As revealed in the Independent last week, more than a quarter of the students on the photography course at the RCA failed to satisfy the examiners, opening up the debate over to what extent photographs should be seen as art. The external examiner was Michael Collins, a former picture editor of the Daily Telegraph magazine.

As an exhibition of successful students' work opened this week, students took their work down from the walls in solidarity with their failed colleagues. And David Hockney, himself a former student at the RCA, visited the show and sent the students a message of support.

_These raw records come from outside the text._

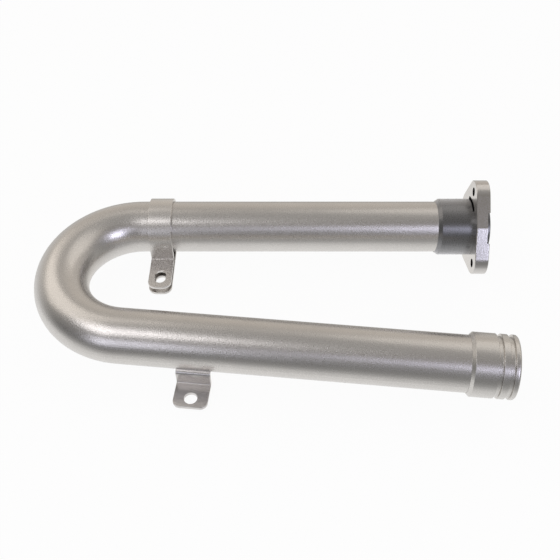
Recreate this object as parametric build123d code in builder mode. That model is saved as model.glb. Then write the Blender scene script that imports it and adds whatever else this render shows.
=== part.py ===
from build123d import *
from math import cos, radians, sin, tan
import os

# Exhaust gas recirculation pipe. A steel tube is bent into a U, with a three-bolt flange on
# a turned collar at one end and a grooved slip sleeve at the other. A folded clamp grips the
# upper leg and a folded support bracket is welded to the lower leg.
#
# Frame: the origin is the centre of the flange's mating face. +X points out of the flange
# along the upper leg's axis, the lower leg lies towards -Y, and +Z is square to the plane
# of the U. All sizes are in millimetres and all angles in degrees.

# Tube
tube_diameter = 38.0
tube_wall = 1.5
bend_radius = 52.7
bend_angle = 174.25
upper_leg_length = 256.3
lower_leg_length = 262.0

# Fits
slip_clearance = 0.05
clamp_clearance = 0.1
weld_gap = 0.05

# Collar, turned from bar, which carries the flange and takes the end of the upper leg
collar_wall = 2.15
collar_reach = 35.9
collar_lead_length = 2.7
collar_lip = 0.2
spigot_height = 1.8
collar_stop_depth = 4.0
collar_edge_break = 0.4

# Flange plate
flange_thickness = 10.0
flange_side_distance = 28.7
flange_side_bow = 7.5
flange_corner_radius = 13.3
flange_clocking = 41.3
flange_edge_break = 0.4
bolt_count = 3
bolt_circle_diameter = 61.0
bolt_hole_diameter = 6.6
relief_width = 22.6
relief_depth = 2.0
key_slot_width = 2.3
key_slot_sweep = 40.0

# Slip sleeve, turned from bar, on the open end of the lower leg
sleeve_wall = 2.2
sleeve_length = 30.4
sleeve_socket_depth = 13.0
sleeve_lead_length = 2.0
sleeve_lip = 0.2
sleeve_end_radius = 1.7
sleeve_bore_chamfer = 0.5
groove_count = 2
groove_width = 3.1
groove_depth = 1.8
groove_pitch = 7.3
groove_flank_angle = 12.0
groove_edge_radius = 0.35
groove_floor_fillet = 0.4
end_land = 3.4

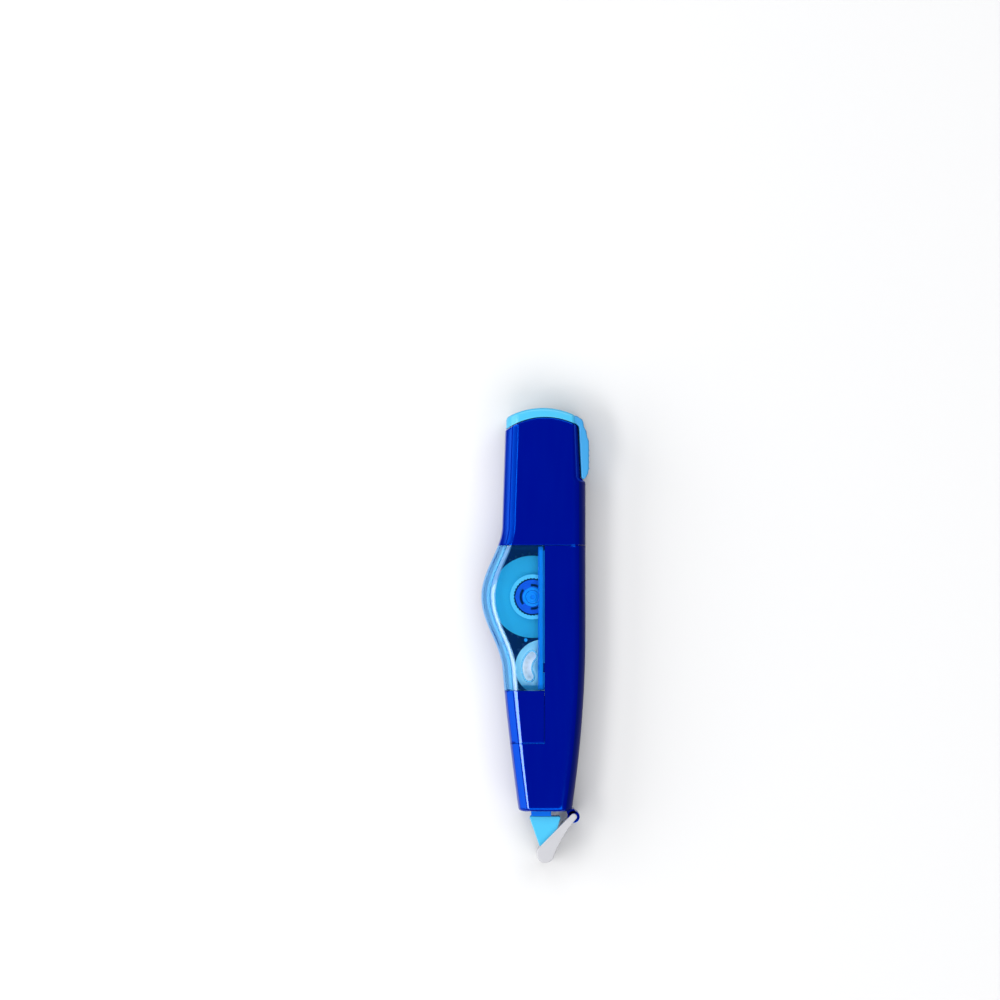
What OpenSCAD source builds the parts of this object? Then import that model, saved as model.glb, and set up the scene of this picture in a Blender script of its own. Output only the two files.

Hockney wrote to them: "Make your own [diploma]. It will be as meaningful as the RCA's. It's only dentists and accountants who give you confidence when you see their diplomas on the wall. They take all that too seriously here. I thought your show's very good. Whatever you do, don't let them keep you in after school."

Yesterday the students on the course issued a statement unanimously demanding the resignation of Michael Langford, the course director. In their statement the students said: "The results of the final examination were entirely unexpected. Students were given no prior notice of their impending failure."

They called for the resignation of the director of the photography course and a reassessment of the entire graduating year and the validity of the examination procedure.

Ironically, some of the failed students found their work in the catalogue the RCA was handing out to members of the public yesterday. One failed student said: "I have been given no reason at all. I've spent two years working on this and have been given nothing but encouragement from visiting lecturers and academic staff ..."

Last night, Christopher Frayling, pro-rector of the Royal College of Art, gave his first comments on the dispute. He said: "In the final examinations for photography two students failed and two students were referred. The two referred students will be re-examined. The two failed students' appeals will be heard. We will look at whether everything was conducted correctly, whether there have been any procedural anomalies. But the appeal is strictly not on the work."

Mr Frayling added: "I don't see this as an issue of principle at all. It's about individual students. By their work shall they be judged."